Nuestros tsunamis
Actualizado: GuardarCuando ocurre una catástrofe como la de Japón nos damos cuenta de que los dioses no nos tienen el menor aprecio. Dicen que no ocurría nada igual desde hace siglo y pico, pero vaya usted a saber, porque la mal llamada Madre Naturaleza ha alcanzado mucha edad y ya se le olvidan la mitad de las cosas. No había televisión cuando lo de Pompeya y no podemos comparar, pero desastres como este hacen que reivindiquemos nuestra desvalida condición de intrusos en el planeta azul, una especie eventual de gusanos a merced de los acontecimientos, que son inmisericordes. La rebelión del agua construyó torres altas como rascacielos para desmoronarlas tierra adentro y eso nos pilló mientras andábamos atareados en nuestras pequeñas cosas: hablando del ofrecimiento de Nueva Rumasa al señor Botín de cambiar brandy por deudas, o de los robos de los políticos más duchos en ese menester. También de asuntos más graves, como el rescate de las cajas y el sosiego de los mercados financieros, que están nerviosísimos, o del terrible Gadafi, que está reconquistando lo que se apropió.
La verdad es que vivir es una cosa muy rara: obliga a mirar todo lo que pasa por nuestros ojos. Por eso la leyenda atribuye a Demócrito, que fue contemporáneo de Sócrates, el deseo de arrancárselos. Tampoco hay que ponerse así. Vivir para ver.

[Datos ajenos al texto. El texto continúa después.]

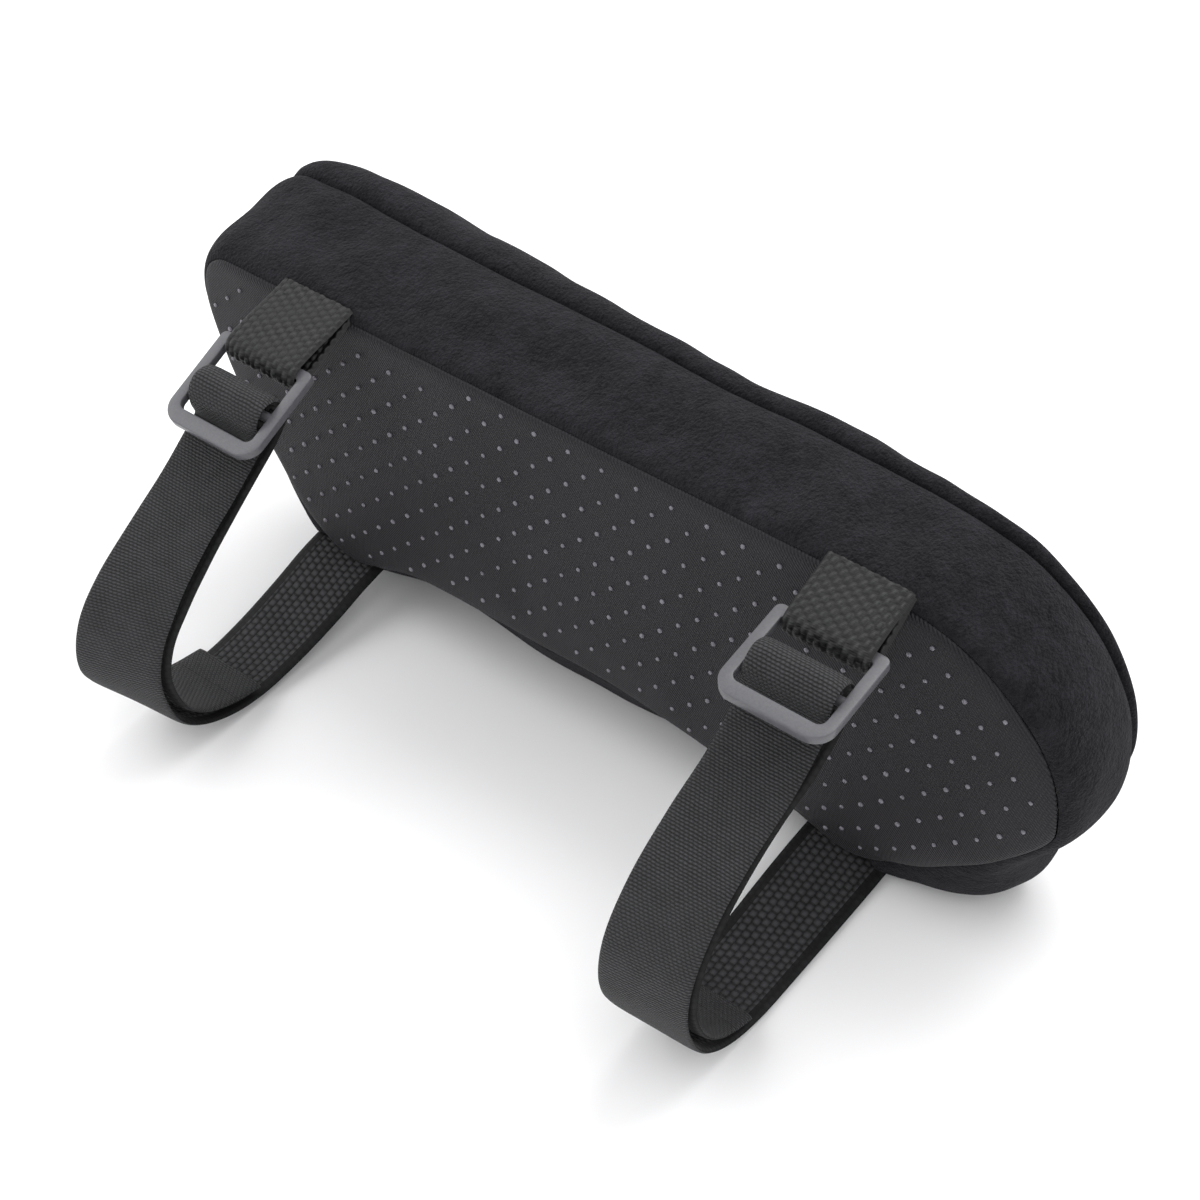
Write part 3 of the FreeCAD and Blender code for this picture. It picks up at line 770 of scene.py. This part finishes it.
def make_dots():
    """A dome per spot: ring radius r cos(a) and height h sin(a), on the panel's surface, with small random
    differences in size."""
    spots = dot_spots()
    lean = np.linspace(0, np.pi / 2, DOT_RINGS + 1)[:-1, None]
    turn = np.arange(DOT_SIDES) / DOT_SIDES * 2 * np.pi
    ring = np.stack(np.broadcast_arrays(np.cos(lean) * np.cos(turn), -np.sin(lean),
                                        np.cos(lean) * np.sin(turn)), 2).reshape(-1, 3)
    dome = np.vstack([ring, [[0, -1, 0]], [[0, 0.3, 0]]]) * (DOT_RADIUS, DOT_HEIGHT, DOT_RADIUS)
    x, z = spots.T
    places = np.stack([x, BASE_FACE + base_drop(x, z), z], 1)
    surface = base_full.reshape(-1, 3)
    places[:, 1] = near_mean(places, surface, surface[:, 1:2], 1.2)[:, 0]
    scale = np.random.default_rng(11).uniform(0.88, 1.1, (len(spots), 1, 1))
    points = places[:, None] + dome[None] * scale
    here = np.arange(DOT_SIDES)
    after, last = (here + 1) % DOT_SIDES, len(ring) - DOT_SIDES
    top = np.stack([last + here, last + after, np.full(DOT_SIDES, len(ring))], 1)
    bottom = np.stack([after, here, np.full(DOT_SIDES, len(ring) + 1)], 1)
    faces = []
    for part in (grid_faces(DOT_RINGS, DOT_SIDES, close_columns=True), top, bottom):
        every = part[None] + (np.arange(len(spots)) * len(dome))[:, None, None]
        faces += every.reshape(-1, part.shape[1]).tolist()
    piece = make_piece("dots", points, faces, silicone)
    clean_up(piece, merge=True)
    print("dots:", len(spots))
    return piece


dots = make_dots()

# %% [markdown]
# ## Straps
# Each strap is one band of elastic. It is sewn in under the pad, runs out along the table, comes up and
# into the buckle from below, rolls over the middle bar and ends as a loose tail inside the loop. The line
# is one smooth curve in a vertical plane, and a flat section with rounded edges is carried along it, turned
# a little where nothing holds it. The band is then parted into the pieces that move with different bodies;
# they share their end sections.

# %% The line of each strap
STRAP_THICKNESS = 1.5
WEBBING_WIDTH = 20.0
# Lines and places are (y, z) in mm. The pivot is the axis that the buckle turns on, and slope is how far it
# leans, in degrees. root_lift raises one edge at the sewn end. bend and exit are two heights on the loop
# and tail. The tail's loose end runs from loose to tip.
STRAPS = {
    "left": {
        "x": -78.8, "pivot": (-2.6, 82.6), "slope": 24.0, "root_lift": 1.0, "twist": 0.3,
        "loop": [(18.5, 10.2), (11.0, 8.6), (2.0, 6.1), (-11.0, 3.5), (-24.0, 2.4), (-34.0, 3.9),
                 (-43.0, 8.0), (-51.0, 15.5), (-56.2, 27.0), (-54.5, 38.0), (-47.5, 47.5), (-37.0, 56.0),
                 (-26.0, 63.6), (-18.4, 69.6)],
        "tail": [(-8.6, 73.6), (-12.4, 69.6), (-18.6, 64.8), (-26.0, 59.2), (-36.0, 52.0), (-45.0, 44.6),
                 (-51.4, 36.6), (-53.2, 27.6), (-48.8, 17.6), (-41.8, 10.9), (-34.0, 7.2), (-25.0, 5.2)],
        "bend": 14.0, "exit": 66.0, "loose": (-33.0, 7.0), "tip": (-25.0, 5.2),
    },
    "right": {
        "x": 63.8, "pivot": (1.6, 81.9), "slope": 9.0, "root_lift": 2.3, "twist": 0.1,
        "loop": [(20.5, 1.3), (10.0, 0.9), (0.0, 0.8), (-14.0, 0.8), (-28.0, 1.2), (-38.0, 3.8),
                 (-46.5, 9.3), (-53.3, 18.5), (-57.0, 29.5), (-55.6, 41.0), (-48.0, 52.0), (-36.5, 60.0),
                 (-24.0, 66.2), (-16.4, 72.4)],
        "tail": [(-6.0, 74.0), (-9.8, 69.6), (-17.0, 64.9), (-27.0, 61.3), (-37.0, 56.0), (-46.5, 48.6),
                 (-52.6, 39.6), (-54.0, 29.6), (-50.6, 19.8), (-44.2, 11.3), (-37.5, 6.9), (-32.0, 4.7)],
        "bend": 14.0, "exit": 68.0, "loose": (-38.0, 7.2), "tip": (-32.0, 4.7),
    },
}
MIDDLE_BAR_PLACE = 11.6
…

¿Reconocerá la Unión Europea a los considerados «rebeldes» libios? Sarkozy y Cameron los consideran un interlocutor válido, pero el sátrapa más rico del mundo les sigue bombardeando. Nuestros tsunamis son más moderados. El robo del convento cisterciense de Santa Lucía, que en la primera denuncia era de millón y medio de euros, se ha quedado en 450.000, una vez contados más cuidadosamente las bolsas de plástico donde estaba el botín. Así que «`Viva la Madre Superiora!». Los hechos importan menos que su manera de repercutir en nosotros y el océano Pacífico, que siempre ha desmentido su nombre, está más bien lejos.